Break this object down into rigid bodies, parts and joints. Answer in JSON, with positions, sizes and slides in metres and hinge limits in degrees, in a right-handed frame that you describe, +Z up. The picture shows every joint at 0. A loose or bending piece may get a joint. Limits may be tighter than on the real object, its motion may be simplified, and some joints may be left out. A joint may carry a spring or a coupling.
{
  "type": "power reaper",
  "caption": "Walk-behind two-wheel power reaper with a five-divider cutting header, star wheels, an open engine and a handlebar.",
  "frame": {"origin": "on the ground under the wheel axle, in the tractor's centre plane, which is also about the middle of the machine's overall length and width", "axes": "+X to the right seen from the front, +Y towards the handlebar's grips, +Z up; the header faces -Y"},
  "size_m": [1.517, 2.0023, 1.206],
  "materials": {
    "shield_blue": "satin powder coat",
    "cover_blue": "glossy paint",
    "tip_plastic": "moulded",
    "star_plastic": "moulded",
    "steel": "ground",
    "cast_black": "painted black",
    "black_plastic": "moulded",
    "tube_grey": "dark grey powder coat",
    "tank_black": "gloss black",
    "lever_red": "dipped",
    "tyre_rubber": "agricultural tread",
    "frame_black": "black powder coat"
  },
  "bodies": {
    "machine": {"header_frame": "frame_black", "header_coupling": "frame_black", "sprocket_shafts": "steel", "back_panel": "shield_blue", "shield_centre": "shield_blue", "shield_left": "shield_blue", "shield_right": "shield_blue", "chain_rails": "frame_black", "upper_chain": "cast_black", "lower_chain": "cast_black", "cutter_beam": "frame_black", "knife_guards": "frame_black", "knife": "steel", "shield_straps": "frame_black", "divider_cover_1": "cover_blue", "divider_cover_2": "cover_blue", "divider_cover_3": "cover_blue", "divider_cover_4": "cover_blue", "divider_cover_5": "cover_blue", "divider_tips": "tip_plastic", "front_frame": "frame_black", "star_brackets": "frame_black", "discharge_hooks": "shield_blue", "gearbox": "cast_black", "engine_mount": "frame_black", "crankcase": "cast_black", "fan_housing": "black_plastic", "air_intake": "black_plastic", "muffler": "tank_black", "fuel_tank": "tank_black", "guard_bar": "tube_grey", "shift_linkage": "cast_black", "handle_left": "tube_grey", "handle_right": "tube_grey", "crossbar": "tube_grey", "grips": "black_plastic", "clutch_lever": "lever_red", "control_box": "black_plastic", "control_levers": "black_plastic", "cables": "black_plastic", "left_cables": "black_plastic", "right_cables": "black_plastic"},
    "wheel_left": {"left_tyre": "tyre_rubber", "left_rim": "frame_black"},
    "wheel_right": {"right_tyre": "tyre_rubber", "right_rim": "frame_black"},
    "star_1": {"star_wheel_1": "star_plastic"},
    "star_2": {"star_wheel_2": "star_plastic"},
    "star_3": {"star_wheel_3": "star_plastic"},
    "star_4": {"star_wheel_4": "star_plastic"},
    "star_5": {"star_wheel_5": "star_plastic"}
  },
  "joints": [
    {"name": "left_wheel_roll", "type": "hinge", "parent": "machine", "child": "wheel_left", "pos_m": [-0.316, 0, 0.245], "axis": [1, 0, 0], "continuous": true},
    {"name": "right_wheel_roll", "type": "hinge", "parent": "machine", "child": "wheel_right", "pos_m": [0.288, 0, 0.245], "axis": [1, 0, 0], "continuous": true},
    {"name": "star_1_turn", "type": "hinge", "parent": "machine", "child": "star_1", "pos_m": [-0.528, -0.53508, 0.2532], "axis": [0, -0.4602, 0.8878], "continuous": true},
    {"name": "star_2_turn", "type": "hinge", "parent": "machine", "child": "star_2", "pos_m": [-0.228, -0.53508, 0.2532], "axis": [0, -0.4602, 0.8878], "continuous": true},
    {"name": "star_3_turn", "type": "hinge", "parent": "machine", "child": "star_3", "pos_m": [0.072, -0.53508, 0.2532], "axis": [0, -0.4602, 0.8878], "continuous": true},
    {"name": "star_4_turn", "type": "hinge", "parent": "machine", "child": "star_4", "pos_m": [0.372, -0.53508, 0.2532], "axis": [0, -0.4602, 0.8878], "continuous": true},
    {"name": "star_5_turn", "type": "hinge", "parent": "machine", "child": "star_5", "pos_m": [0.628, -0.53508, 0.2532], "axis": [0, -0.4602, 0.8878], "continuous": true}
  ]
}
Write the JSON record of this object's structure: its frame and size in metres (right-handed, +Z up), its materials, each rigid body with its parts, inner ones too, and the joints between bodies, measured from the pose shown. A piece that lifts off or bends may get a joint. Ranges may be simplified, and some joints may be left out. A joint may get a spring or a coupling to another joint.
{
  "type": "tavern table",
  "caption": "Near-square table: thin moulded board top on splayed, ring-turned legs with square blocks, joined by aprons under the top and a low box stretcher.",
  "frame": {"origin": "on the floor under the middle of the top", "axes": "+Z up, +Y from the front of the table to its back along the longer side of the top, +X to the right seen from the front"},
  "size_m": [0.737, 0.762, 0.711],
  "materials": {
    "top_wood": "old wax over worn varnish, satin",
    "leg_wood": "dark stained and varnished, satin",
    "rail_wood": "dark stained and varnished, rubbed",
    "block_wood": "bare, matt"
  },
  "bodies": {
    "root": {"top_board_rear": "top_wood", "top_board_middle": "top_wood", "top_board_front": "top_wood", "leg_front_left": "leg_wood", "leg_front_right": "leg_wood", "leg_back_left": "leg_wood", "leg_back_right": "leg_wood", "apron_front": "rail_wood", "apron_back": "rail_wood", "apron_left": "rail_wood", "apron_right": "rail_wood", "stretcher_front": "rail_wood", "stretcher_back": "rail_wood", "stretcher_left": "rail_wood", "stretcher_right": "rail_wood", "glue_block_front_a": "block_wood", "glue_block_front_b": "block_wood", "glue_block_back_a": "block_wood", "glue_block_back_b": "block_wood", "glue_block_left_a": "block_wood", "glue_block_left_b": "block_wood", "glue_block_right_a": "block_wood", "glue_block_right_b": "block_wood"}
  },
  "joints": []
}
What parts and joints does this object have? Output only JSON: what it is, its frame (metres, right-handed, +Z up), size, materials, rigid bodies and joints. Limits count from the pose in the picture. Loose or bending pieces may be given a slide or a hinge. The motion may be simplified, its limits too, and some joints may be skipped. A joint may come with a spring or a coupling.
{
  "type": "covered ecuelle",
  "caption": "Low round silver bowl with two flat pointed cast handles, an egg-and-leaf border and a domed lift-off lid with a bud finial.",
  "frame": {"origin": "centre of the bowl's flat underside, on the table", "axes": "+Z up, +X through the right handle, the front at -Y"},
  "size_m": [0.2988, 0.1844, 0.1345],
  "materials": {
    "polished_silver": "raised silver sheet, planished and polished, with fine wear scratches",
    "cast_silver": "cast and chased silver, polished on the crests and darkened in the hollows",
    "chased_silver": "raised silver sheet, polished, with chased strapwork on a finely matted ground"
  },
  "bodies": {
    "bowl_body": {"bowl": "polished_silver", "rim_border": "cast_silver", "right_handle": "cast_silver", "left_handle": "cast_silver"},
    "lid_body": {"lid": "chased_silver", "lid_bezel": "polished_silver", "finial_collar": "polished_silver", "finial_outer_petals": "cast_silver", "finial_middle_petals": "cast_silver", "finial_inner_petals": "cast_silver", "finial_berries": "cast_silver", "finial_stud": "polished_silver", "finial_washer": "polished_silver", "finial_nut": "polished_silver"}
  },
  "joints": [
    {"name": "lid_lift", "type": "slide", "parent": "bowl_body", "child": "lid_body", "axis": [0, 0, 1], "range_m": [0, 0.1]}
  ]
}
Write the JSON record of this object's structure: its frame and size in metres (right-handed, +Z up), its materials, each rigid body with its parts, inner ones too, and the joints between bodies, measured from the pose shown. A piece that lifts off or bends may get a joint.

══════════

Write all of the records out again exactly.

> _Final result_
Break this object down into rigid bodies, parts and joints. Answer in JSON, with positions, sizes and slides in metres and hinge limits in degrees, in a right-handed frame that you describe, +Z up. The picture shows every joint at 0. A loose or bending piece may get a joint. Limits may be tighter than on the real object, its motion may be simplified, and some joints may be left out. A joint may carry a spring or a coupling.
{
  "type": "power reaper",
  "caption": "Walk-behind two-wheel power reaper with a five-divider cutting header, star wheels, an open engine and a handlebar.",
  "frame": {"origin": "on the ground under the wheel axle, in the tractor's centre plane, which is also about the middle of the machine's overall length and width", "axes": "+X to the right seen from the front, +Y towards the handlebar's grips, +Z up; the header faces -Y"},
  "size_m": [1.517, 2.0023, 1.206],
  "materials": {
    "shield_blue": "satin powder coat",
    "cover_blue": "glossy paint",
    "tip_plastic": "moulded",
    "star_plastic": "moulded",
    "steel": "ground",
    "cast_black": "painted black",
    "black_plastic": "moulded",
    "tube_grey": "dark grey powder coat",
    "tank_black": "gloss black",
    "lever_red": "dipped",
    "tyre_rubber": "agricultural tread",
    "frame_black": "black powder coat"
  },
  "bodies": {
    "machine": {"header_frame": "frame_black", "header_coupling": "frame_black", "sprocket_shafts": "steel", "back_panel": "shield_blue", "shield_centre": "shield_blue", "shield_left": "shield_blue", "shield_right": "shield_blue", "chain_rails": "frame_black", "upper_chain": "cast_black", "lower_chain": "cast_black", "cutter_beam": "frame_black", "knife_guards": "frame_black", "knife": "steel", "shield_straps": "frame_black", "divider_cover_1": "cover_blue", "divider_cover_2": "cover_blue", "divider_cover_3": "cover_blue", "divider_cover_4": "cover_blue", "divider_cover_5": "cover_blue", "divider_tips": "tip_plastic", "front_frame": "frame_black", "star_brackets": "frame_black", "discharge_hooks": "shield_blue", "gearbox": "cast_black", "engine_mount": "frame_black", "crankcase": "cast_black", "fan_housing": "black_plastic", "air_intake": "black_plastic", "muffler": "tank_black", "fuel_tank": "tank_black", "guard_bar": "tube_grey", "shift_linkage": "cast_black", "handle_left": "tube_grey", "handle_right": "tube_grey", "crossbar": "tube_grey", "grips": "black_plastic", "clutch_lever": "lever_red", "control_box": "black_plastic", "control_levers": "black_plastic", "cables": "black_plastic", "left_cables": "black_plastic", "right_cables": "black_plastic"},
    "wheel_left": {"left_tyre": "tyre_rubber", "left_rim": "frame_black"},
    "wheel_right": {"right_tyre": "tyre_rubber", "right_rim": "frame_black"},
    "star_1": {"star_wheel_1": "star_plastic"},
    "star_2": {"star_wheel_2": "star_plastic"},
    "star_3": {"star_wheel_3": "star_plastic"},
    "star_4": {"star_wheel_4": "star_plastic"},
    "star_5": {"star_wheel_5": "star_plastic"}
  },
  "joints": [
    {"name": "left_wheel_roll", "type": "hinge", "parent": "machine", "child": "wheel_left", "pos_m": [-0.316, 0, 0.245], "axis": [1, 0, 0], "continuous": true},
    {"name": "right_wheel_roll", "type": "hinge", "parent": "machine", "child": "wheel_right", "pos_m": [0.288, 0, 0.245], "axis": [1, 0, 0], "continuous": true},
    {"name": "star_1_turn", "type": "hinge", "parent": "machine", "child": "star_1", "pos_m": [-0.528, -0.53508, 0.2532], "axis": [0, -0.4602, 0.8878], "continuous": true},
    {"name": "star_2_turn", "type": "hinge", "parent": "machine", "child": "star_2", "pos_m": [-0.228, -0.53508, 0.2532], "axis": [0, -0.4602, 0.8878], "continuous": true},
    {"name": "star_3_turn", "type": "hinge", "parent": "machine", "child": "star_3", "pos_m": [0.072, -0.53508, 0.2532], "axis": [0, -0.4602, 0.8878], "continuous": true},
    {"name": "star_4_turn", "type": "hinge", "parent": "machine", "child": "star_4", "pos_m": [0.372, -0.53508, 0.2532], "axis": [0, -0.4602, 0.8878], "continuous": true},
    {"name": "star_5_turn", "type": "hinge", "parent": "machine", "child": "star_5", "pos_m": [0.628, -0.53508, 0.2532], "axis": [0, -0.4602, 0.8878], "continuous": true}
  ]
}
Write the JSON record of this object's structure: its frame and size in metres (right-handed, +Z up), its materials, each rigid body with its parts, inner ones too, and the joints between bodies, measured from the pose shown. A piece that lifts off or bends may get a joint. Ranges may be simplified, and some joints may be left out. A joint may get a spring or a coupling to another joint.
{
  "type": "tavern table",
  "caption": "Near-square table: thin moulded board top on splayed, ring-turned legs with square blocks, joined by aprons under the top and a low box stretcher.",
  "frame": {"origin": "on the floor under the middle of the top", "axes": "+Z up, +Y from the front of the table to its back along the longer side of the top, +X to the right seen from the front"},
  "size_m": [0.737, 0.762, 0.711],
  "materials": {
    "top_wood": "old wax over worn varnish, satin",
    "leg_wood": "dark stained and varnished, satin",
    "rail_wood": "dark stained and varnished, rubbed",
    "block_wood": "bare, matt"
  },
  "bodies": {
    "root": {"top_board_rear": "top_wood", "top_board_middle": "top_wood", "top_board_front": "top_wood", "leg_front_left": "leg_wood", "leg_front_right": "leg_wood", "leg_back_left": "leg_wood", "leg_back_right": "leg_wood", "apron_front": "rail_wood", "apron_back": "rail_wood", "apron_left": "rail_wood", "apron_right": "rail_wood", "stretcher_front": "rail_wood", "stretcher_back": "rail_wood", "stretcher_left": "rail_wood", "stretcher_right": "rail_wood", "glue_block_front_a": "block_wood", "glue_block_front_b": "block_wood", "glue_block_back_a": "block_wood", "glue_block_back_b": "block_wood", "glue_block_left_a": "block_wood", "glue_block_left_b": "block_wood", "glue_block_right_a": "block_wood", "glue_block_right_b": "block_wood"}
  },
  "joints": []
}
What parts and joints does this object have? Output only JSON: what it is, its frame (metres, right-handed, +Z up), size, materials, rigid bodies and joints. Limits count from the pose in the picture. Loose or bending pieces may be given a slide or a hinge. The motion may be simplified, its limits too, and some joints may be skipped. A joint may come with a spring or a coupling.
{
  "type": "covered ecuelle",
  "caption": "Low round silver bowl with two flat pointed cast handles, an egg-and-leaf border and a domed lift-off lid with a bud finial.",
  "frame": {"origin": "centre of the bowl's flat underside, on the table", "axes": "+Z up, +X through the right handle, the front at -Y"},
  "size_m": [0.2988, 0.1844, 0.1345],
  "materials": {
    "polished_silver": "raised silver sheet, planished and polished, with fine wear scratches",
    "cast_silver": "cast and chased silver, polished on the crests and darkened in the hollows",
    "chased_silver": "raised silver sheet, polished, with chased strapwork on a finely matted ground"
  },
  "bodies": {
    "bowl_body": {"bowl": "polished_silver", "rim_border": "cast_silver", "right_handle": "cast_silver", "left_handle": "cast_silver"},
    "lid_body": {"lid": "chased_silver", "lid_bezel": "polished_silver", "finial_collar": "polished_silver", "finial_outer_petals": "cast_silver", "finial_middle_petals": "cast_silver", "finial_inner_petals": "cast_silver", "finial_berries": "cast_silver", "finial_stud": "polished_silver", "finial_washer": "polished_silver", "finial_nut": "polished_silver"}
  },
  "joints": [
    {"name": "lid_lift", "type": "slide", "parent": "bowl_body", "child": "lid_body", "axis": [0, 0, 1], "range_m": [0, 0.1]}
  ]
}
Write the JSON record of this object's structure: its frame and size in metres (right-handed, +Z up), its materials, each rigid body with its parts, inner ones too, and the joints between bodies, measured from the pose shown. A piece that lifts off or bends may get a joint.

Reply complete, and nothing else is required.